When the judge rejects that camouflage and hands down a life term, it is a rare, explicit declaration that public piety cannot purchase immunity for private destruction.
Rebuilding on Broken Ground
What happens to a community when the sanctuary is revealed to be a hunting ground?
The fallout spreads outward in concentric circles. First are the direct victims and their families, who must carry the physical and emotional scars forever. Then there are the parishioners—ordinary people who gave their time, their money, and their devotion to an institution they believed was holy. They are left with a profound sense of disorientation. They look at the pews where they sat, the confessional where they spoke their deepest regrets, and they feel a sickening vertigo.
Then there is the institutional toll. Trust is a non-renewable resource. Once an institution squanders it, no amount of public relations campaigns, structural restructuring, or issued apologies can fully restore the original ledger. Every future priest walks into a room carrying the shadow of the men who came before him. The collar, once a symbol of automatic safety, becomes a question mark.
We live in an era that demands transparency, yet we are continually shocked by the depths of human compartmentalization. We want to believe that monsters look like monsters. We want them to hide in dark alleys, wearing expressions of obvious malice. The reality is far more terrifying. They often wear the vestments of the sacred. They speak in measured, comforting tones. They smile from the altar.
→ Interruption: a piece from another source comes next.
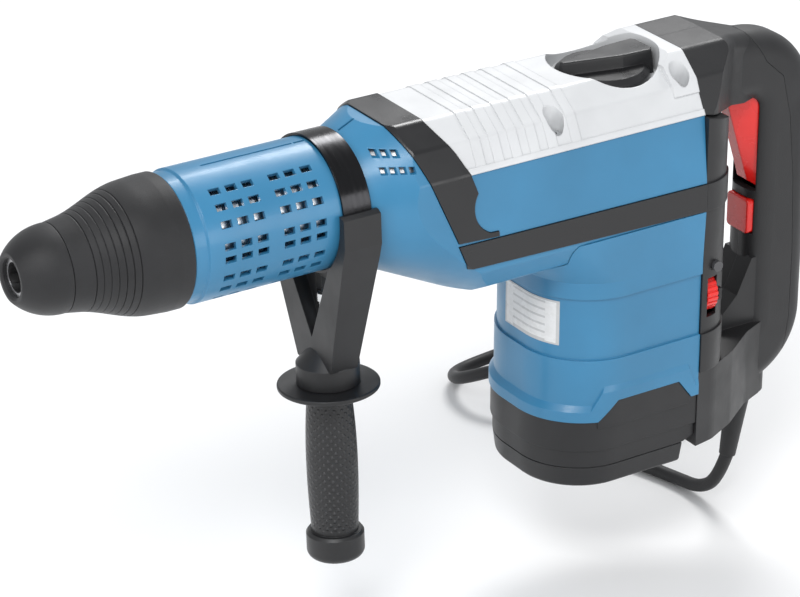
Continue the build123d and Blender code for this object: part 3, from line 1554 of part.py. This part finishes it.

The life sentence delivered to a priest is not a victory celebration. It is a sobering, grim accounting of a debt that can never be fully repaid. It is a reminder that the institutions we build to protect our souls must be watched with the sharpest eyes, because the higher the pedestal, the darker the shadow it casts.
The cell door locks. The prison van drives away. But in the quiet neighborhoods where the abuse occurred, the lights stay on late into the night, as families try to figure out how to pray in a house where the altar was broken from within.